A Commentary on Protective Orders

 

The sword and shield of family law, a protective order, is a misunderstood tool that will cause immense harm to a party when abused.

A protective order is one of two forms of restraining order available under Maryland Law. Unlike its cousin, the peace order, a protective order is the only avenue available for an individual who has found themselves a victim of abuse from a family member, or intimate partner.

A protective order is intended as a shield to protect a victim of abuse from further suffering at the hands of a family member. They are highly effective at creating a deterrent from further contact under the penalty of prosecution. However, when a protective order is abused to achieve an advantage of some sort against a family member, be it in coinciding litigation or familial/social politics, it becomes a sword and can have devastating effects by shifting the victimhood to the respondent.

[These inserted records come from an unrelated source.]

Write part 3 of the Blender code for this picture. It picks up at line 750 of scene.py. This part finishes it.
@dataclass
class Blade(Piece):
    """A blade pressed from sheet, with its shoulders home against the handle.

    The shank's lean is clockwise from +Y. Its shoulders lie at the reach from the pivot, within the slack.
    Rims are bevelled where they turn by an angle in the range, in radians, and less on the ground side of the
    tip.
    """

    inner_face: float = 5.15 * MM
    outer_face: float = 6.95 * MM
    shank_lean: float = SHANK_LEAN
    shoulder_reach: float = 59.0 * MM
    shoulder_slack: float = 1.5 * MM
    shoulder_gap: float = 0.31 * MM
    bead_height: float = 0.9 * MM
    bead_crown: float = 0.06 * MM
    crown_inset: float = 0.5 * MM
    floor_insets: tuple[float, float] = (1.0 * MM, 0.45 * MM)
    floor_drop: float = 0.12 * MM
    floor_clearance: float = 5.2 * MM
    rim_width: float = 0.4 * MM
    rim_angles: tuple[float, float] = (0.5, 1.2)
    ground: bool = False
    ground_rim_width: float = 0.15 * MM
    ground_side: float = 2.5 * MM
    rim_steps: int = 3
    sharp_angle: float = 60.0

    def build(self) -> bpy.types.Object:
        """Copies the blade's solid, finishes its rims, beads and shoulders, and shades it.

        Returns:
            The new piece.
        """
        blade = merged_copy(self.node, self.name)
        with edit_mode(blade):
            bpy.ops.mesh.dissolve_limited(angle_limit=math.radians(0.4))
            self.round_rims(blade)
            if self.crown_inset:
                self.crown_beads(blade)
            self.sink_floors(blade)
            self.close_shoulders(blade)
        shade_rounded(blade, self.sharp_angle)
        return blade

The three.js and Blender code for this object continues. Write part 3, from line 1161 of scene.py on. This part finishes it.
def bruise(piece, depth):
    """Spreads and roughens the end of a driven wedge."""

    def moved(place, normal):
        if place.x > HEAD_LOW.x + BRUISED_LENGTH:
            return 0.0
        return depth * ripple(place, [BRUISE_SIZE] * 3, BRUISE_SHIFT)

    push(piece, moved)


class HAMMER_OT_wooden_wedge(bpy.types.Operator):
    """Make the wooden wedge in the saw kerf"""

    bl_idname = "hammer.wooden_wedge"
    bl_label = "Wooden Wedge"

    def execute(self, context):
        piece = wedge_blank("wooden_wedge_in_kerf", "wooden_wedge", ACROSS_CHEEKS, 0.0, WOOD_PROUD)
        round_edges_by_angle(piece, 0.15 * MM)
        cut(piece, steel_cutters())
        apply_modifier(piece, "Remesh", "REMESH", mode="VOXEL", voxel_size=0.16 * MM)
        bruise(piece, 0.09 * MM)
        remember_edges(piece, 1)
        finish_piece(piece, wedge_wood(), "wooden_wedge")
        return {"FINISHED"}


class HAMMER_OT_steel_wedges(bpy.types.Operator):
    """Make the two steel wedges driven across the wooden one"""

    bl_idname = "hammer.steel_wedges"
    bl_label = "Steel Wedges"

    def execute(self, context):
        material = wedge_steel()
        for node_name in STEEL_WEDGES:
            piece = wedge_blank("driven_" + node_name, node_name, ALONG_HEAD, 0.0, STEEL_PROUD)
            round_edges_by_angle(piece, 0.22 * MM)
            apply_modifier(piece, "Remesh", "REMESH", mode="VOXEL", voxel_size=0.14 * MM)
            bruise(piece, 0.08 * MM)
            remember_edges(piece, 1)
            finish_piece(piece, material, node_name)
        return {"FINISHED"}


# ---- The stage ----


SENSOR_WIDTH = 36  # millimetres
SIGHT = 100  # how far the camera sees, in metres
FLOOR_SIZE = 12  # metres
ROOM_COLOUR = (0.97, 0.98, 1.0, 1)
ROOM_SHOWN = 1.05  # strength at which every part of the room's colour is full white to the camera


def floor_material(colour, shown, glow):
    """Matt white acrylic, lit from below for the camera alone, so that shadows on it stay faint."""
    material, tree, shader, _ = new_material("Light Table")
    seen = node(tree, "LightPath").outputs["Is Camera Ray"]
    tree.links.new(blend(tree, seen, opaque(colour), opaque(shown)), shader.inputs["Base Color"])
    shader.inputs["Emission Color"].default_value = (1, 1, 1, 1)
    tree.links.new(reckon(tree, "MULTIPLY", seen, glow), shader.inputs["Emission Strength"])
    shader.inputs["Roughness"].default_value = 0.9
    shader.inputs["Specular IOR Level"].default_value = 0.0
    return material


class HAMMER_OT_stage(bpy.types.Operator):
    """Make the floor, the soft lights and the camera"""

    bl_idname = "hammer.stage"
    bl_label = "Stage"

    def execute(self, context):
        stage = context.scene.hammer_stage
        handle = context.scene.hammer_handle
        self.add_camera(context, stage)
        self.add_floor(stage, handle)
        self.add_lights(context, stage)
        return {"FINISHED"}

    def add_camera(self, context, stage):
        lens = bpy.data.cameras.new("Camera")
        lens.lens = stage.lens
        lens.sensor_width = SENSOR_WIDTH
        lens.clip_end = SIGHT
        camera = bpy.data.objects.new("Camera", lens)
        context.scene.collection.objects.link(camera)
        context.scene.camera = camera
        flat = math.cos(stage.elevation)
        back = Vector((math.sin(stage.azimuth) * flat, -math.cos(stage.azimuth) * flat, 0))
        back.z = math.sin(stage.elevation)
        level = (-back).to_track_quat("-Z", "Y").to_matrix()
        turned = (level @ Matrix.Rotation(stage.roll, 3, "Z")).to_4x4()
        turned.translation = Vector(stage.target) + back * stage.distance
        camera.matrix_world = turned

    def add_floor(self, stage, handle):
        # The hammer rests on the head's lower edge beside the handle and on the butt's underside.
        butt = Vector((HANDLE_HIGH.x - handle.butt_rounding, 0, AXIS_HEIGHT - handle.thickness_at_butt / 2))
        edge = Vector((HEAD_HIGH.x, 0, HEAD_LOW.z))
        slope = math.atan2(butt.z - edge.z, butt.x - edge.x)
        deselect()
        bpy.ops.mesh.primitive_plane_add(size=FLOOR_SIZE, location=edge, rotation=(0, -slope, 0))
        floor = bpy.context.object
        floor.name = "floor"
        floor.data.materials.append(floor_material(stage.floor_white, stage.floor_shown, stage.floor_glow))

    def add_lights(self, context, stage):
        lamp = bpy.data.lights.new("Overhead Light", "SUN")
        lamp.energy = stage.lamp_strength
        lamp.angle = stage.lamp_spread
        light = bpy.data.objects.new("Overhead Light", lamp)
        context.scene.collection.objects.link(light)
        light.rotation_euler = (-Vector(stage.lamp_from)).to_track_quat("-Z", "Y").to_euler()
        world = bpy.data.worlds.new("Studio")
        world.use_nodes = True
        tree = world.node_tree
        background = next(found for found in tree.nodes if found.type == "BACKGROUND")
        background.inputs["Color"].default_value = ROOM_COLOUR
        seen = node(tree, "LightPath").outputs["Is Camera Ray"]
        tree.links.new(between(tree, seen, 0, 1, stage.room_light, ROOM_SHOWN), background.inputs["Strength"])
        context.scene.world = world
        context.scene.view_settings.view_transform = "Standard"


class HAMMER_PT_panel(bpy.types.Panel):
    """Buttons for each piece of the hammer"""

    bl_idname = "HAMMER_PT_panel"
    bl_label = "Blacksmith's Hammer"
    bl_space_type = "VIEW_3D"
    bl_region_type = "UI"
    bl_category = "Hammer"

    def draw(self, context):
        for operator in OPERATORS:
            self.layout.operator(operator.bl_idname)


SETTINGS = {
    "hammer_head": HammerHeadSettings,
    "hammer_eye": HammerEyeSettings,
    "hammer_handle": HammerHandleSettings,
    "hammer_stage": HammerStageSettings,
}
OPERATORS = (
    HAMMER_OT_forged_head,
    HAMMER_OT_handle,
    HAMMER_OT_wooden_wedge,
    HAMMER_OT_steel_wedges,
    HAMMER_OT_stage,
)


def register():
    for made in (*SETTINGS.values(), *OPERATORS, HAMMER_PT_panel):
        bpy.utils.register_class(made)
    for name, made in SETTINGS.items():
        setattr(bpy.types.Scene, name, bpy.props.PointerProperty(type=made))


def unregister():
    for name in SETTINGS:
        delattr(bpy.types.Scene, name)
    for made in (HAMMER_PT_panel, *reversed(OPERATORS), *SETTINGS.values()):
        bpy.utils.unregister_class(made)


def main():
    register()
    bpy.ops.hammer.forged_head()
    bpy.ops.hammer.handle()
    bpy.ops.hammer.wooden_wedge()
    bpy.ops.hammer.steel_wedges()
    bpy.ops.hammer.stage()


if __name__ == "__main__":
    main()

The temporary stage of a protective order requires reasonable grounds for an award, and for that low standard, provides seven days of protection. The final protective order requires a preponderance of the evidence, which I explain to the layman as simply being “more likely than not” or 51% more likely than not the abuse occurred, which generally offers protection a year. These lower burdens of proof, alongside the expedited process of a protective order, create an easy avenue for abusers to utilize this defensive mechanism for their own malicious purposes. Regardless of whether the reasonable grounds standard has been met, the record of a domestic violence allegation will sit on a respondent’s publicly available “record” until it is expunged, which can cause severe social ramifications, even upon a defensive victory.

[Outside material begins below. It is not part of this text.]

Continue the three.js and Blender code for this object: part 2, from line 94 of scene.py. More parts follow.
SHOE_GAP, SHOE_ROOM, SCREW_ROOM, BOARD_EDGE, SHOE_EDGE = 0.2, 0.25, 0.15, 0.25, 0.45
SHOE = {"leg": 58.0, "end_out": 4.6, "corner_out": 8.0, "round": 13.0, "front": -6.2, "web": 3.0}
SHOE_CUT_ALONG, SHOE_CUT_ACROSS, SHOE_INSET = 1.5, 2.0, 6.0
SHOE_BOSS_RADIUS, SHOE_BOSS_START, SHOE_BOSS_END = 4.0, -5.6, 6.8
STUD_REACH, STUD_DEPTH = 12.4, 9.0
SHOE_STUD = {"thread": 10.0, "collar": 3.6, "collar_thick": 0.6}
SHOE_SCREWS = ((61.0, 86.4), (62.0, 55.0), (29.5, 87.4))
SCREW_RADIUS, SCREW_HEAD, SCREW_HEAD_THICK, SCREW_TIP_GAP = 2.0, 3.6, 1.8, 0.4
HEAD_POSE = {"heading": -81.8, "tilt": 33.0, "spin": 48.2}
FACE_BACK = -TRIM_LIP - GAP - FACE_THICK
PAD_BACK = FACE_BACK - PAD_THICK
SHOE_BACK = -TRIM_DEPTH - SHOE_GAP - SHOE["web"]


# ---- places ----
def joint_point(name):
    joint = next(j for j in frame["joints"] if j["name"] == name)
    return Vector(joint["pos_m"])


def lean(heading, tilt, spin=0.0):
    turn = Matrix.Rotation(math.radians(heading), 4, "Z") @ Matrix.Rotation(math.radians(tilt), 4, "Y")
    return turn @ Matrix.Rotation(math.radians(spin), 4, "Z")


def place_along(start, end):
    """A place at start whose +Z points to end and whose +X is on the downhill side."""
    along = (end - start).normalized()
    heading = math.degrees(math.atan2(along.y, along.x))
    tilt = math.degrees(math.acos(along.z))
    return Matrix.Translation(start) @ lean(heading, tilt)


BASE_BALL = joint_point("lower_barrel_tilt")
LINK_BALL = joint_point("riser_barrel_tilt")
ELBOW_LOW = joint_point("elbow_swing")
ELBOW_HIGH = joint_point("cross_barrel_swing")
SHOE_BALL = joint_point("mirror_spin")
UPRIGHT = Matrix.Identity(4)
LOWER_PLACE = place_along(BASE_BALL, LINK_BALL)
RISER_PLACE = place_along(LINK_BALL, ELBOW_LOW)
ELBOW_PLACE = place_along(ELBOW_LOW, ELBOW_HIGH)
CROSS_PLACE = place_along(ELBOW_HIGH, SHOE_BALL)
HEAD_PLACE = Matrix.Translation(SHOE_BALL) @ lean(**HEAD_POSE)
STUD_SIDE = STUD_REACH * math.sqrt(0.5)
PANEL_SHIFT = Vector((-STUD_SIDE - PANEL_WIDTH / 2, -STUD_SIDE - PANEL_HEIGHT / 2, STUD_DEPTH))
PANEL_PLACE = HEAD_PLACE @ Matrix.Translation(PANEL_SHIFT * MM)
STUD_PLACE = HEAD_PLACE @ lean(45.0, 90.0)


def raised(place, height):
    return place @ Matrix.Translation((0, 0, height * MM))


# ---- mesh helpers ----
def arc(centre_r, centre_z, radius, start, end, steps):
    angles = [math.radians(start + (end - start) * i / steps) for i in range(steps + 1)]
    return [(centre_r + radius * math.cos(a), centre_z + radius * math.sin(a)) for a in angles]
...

Many attorneys, myself included, have found ourselves successful in the defense of a protective order, only to have to defend against the detrimental effect of such a record on behalf of a client. And while there are certainly avenues to remove the record from public view, it is unquestionable that many if not most litigants, represented or not, are either unaware of, or unable to proceed with the additional process of expungement.

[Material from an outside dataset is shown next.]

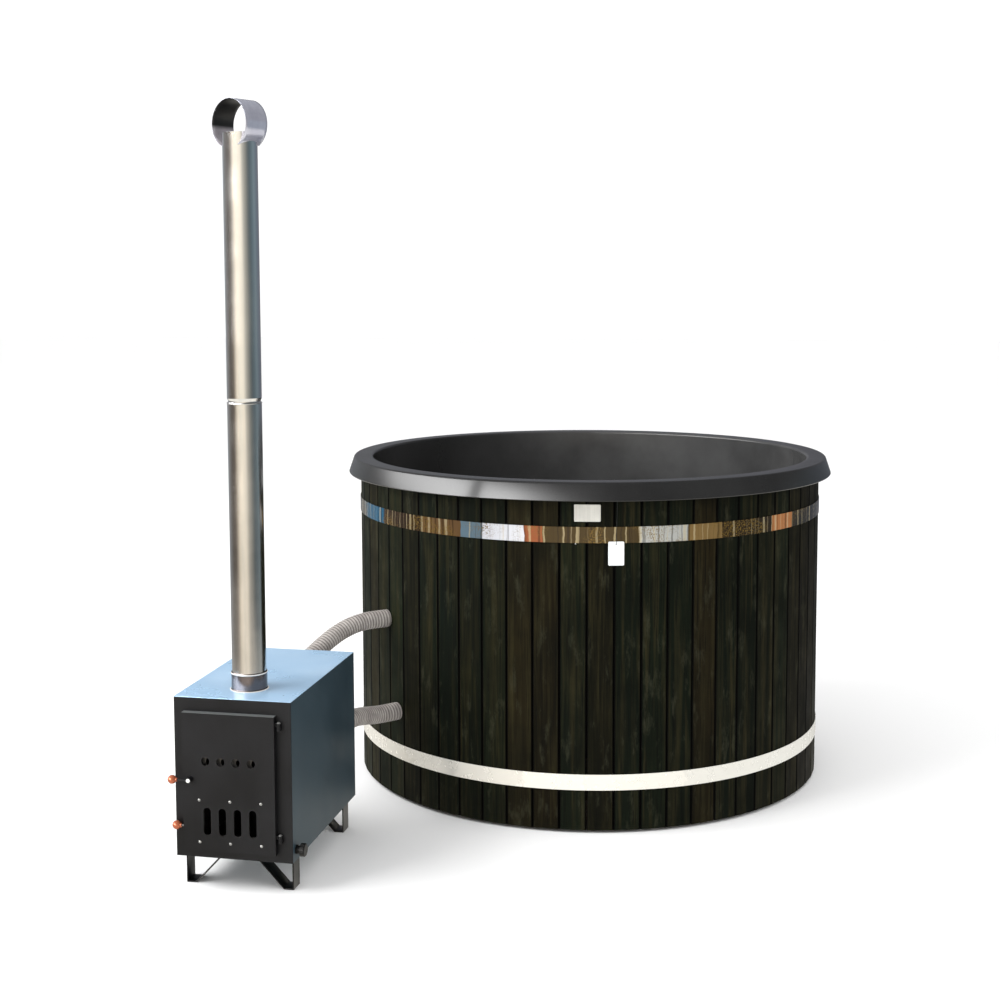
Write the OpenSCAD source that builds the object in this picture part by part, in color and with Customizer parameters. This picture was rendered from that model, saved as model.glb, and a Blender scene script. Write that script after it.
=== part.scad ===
// Wooden hot tub with a moulded liner, an outside wood-fired heater and its chimney.
// Origin: floor level on the tub's own axis. The heater's door faces -Y.

/* [Tub wall] */
// Thickness of a stave
stave_t = 28; // [20:1:36]
// Number of staves
stave_count = 60; // [54:1:66]
// Gap between neighbouring staves
stave_gap = 0.6; // [0.4:0.1:1.5]
// Bevel along the outer edges of a stave
stave_bevel = 3; // [1:0.5:5]
// Turn of the first stave joint about the axis, in degrees
stave_phase = 2.2; // [0:0.05:5.5]
// Height of the staves' lower ends above the ground
stave_foot = 10; // [6:1:18]
// Height of the rim above the ground
tub_h = 1100; // [1000:5:1200]

/* [Base] */
// Height of the bearers
bearer_h = 95; // [80:1:120]
// Width of a bearer
bearer_w = 45; // [35:1:60]
// Distance between bearers
bearer_step = 280; // [240:5:290]
// Thickness of the floor deck
deck_t = 18; // [12:1:27]

/* [Hoops] */
// Width of a hoop band
hoop_w = 50; // [35:1:70]
// Thickness of a hoop band
hoop_t = 1.5; // [1:0.1:3]
// Distance from the rim's top down to the upper hoop's lower edge
hoop_drop = 189; // [150:1:240]
// Height of the lower hoop's lower edge
hoop_low_z = 137; // [120:1:220]
// Space between the two ears of a hoop
hoop_ear_gap = 24; // [16:1:40]
// Length of an ear, outwards
hoop_ear_l = 26; // [20:1:40]

/* [Liner] */
// Inner radius of the liner wall
liner_r = 762; // [690:1:840]
// Thickness of the liner
liner_t = 6; // [4:0.5:8]
// Space between the liner and the staves
liner_gap = 9; // [8:0.5:14]
// How far the rim's outer top corner stands out over the staves
rim_over = 25; // [20:1:35]
// How far the rim's outermost edge stands out over the staves
rim_lip = 41; // [36:1:60]
// Height of the rim's outer band
rim_band_h = 56; // [40:1:80]
// Height of the seat above the ground
seat_z = 540; // [460:5:600]
// Depth of the seat
seat_d = 360; // [280:5:420]
// Width of the bay without a seat, in degrees
bay_angle = 60; // [40:5:90]
// Direction of the middle of the bay, in degrees
bay_dir = -134; // [-136:1:-130]

/* [Water fittings] */
// Outer radius of a water pipe
pipe_r = 24; // [20:0.5:25]
// Wall of a water pipe
pipe_t = 3.5; // [2:0.5:5]
// Direction of the hot inlet on the wall, in degrees
inlet_dir = -136.8; // [-138:0.1:-135]
// Height of the hot inlet
inlet_z = 596; // [580:1:620]
// Direction of the cold outlet on the wall, in degrees
outlet_dir = -132.4; // [-134:0.1:-131]
// Height of the cold outlet
outlet_z = 296; // [280:1:320]
// Length of a hose end on its pipe
hose_grip = 52; // [40:1:56]
// Radius of a fitting's flange
flange_r = 40; // [34:1:46]
// Thickness of a fitting's flange
flange_t = 5; // [3:0.5:8]
// Sideways place of the floor drain
drain_x = 120; // [90:1:160]
// Height of the drain pipe's middle
drain_z = 50; // [44:1:58]
// Distance of the drain valve's stem from the stave wall
valve_out = 75; // [60:1:115]
// Length of the valve's lever
lever_l = 110; // [80:1:140]

/* [Heater] */
// Width of the heater
heater_w = 345; // [320:1:370]
// Depth of the heater
heater_d = 590; // [560:1:620]
// Height of the heater's casing
heater_h = 460; // [450:1:500]
// Height of the feet
foot_h = 92; // [80:1:110]
// How far the casing's left side stands to the left of the stave wall
heater_side = 154; // [140:1:170]
// How far the casing's front stands in front of the stave wall
heater_ahead = 635; // [620:1:650]
// Thickness of the casing sheet
sheet_t = 2; // [1:0.5:3]
// Thickness of the front frame
frame_t = 3; // [2:0.5:3]
// Air space between the casing and the water jacket
jacket_gap = 10; // [8:1:14]
// Thickness of the water jacket
jacket_t = 24; // [20:1:30]
// Skin of the water jacket
skin_t = 3; // [2:0.5:4]
// Height of the grate above the casing's bottom
grate_z = 158; // [150:1:170]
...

This isn’t to say all, or even most protective orders are abused. The mechanisms by which they are achieved are unquestionably necessary for those suffering at the hands of their family or partners. A protective order can quickly remove a victim from their abuser’s presence, and in many cases, that expeditiousness can save their lives.  But the statute only goes so far as to acknowledge a petitioner’s capacity to be a victim. There is little to no recourse for a respondent who finds themselves against a particularly zealous petitioner-abuser, who repeatedly files baseless petitions, regardless of the result or validity of their claim. Even in the best scenario where the respondent is repeatedly successful, the financial cost can be excruciating.

To further this pain, a large majority of protective orders are filed in district court where a large docket can. The only real recourse for a baseless protective order is a financially pyrrhic victory for a victimized respondent.

There needs to be a balance. One that acknowledges the damage an unfounded petition can cause a respondent, without taking away the vital mechanisms used to protect those in need. But the real-world effect of public records reflecting domestic violence allegations on an absolved respondent need to be addressed, as they are antithetical to the foundational philosophy of our legal system; that guilt must be proven not merely alleged.

The legal system is obviously not a perfect beast, and patching one hole could very well create another issue. However, until the law acknowledges the vulnerabilities of a respondent as much as it does a petitioner, this intended shield from abuse will continue to be used as a sword for abuse.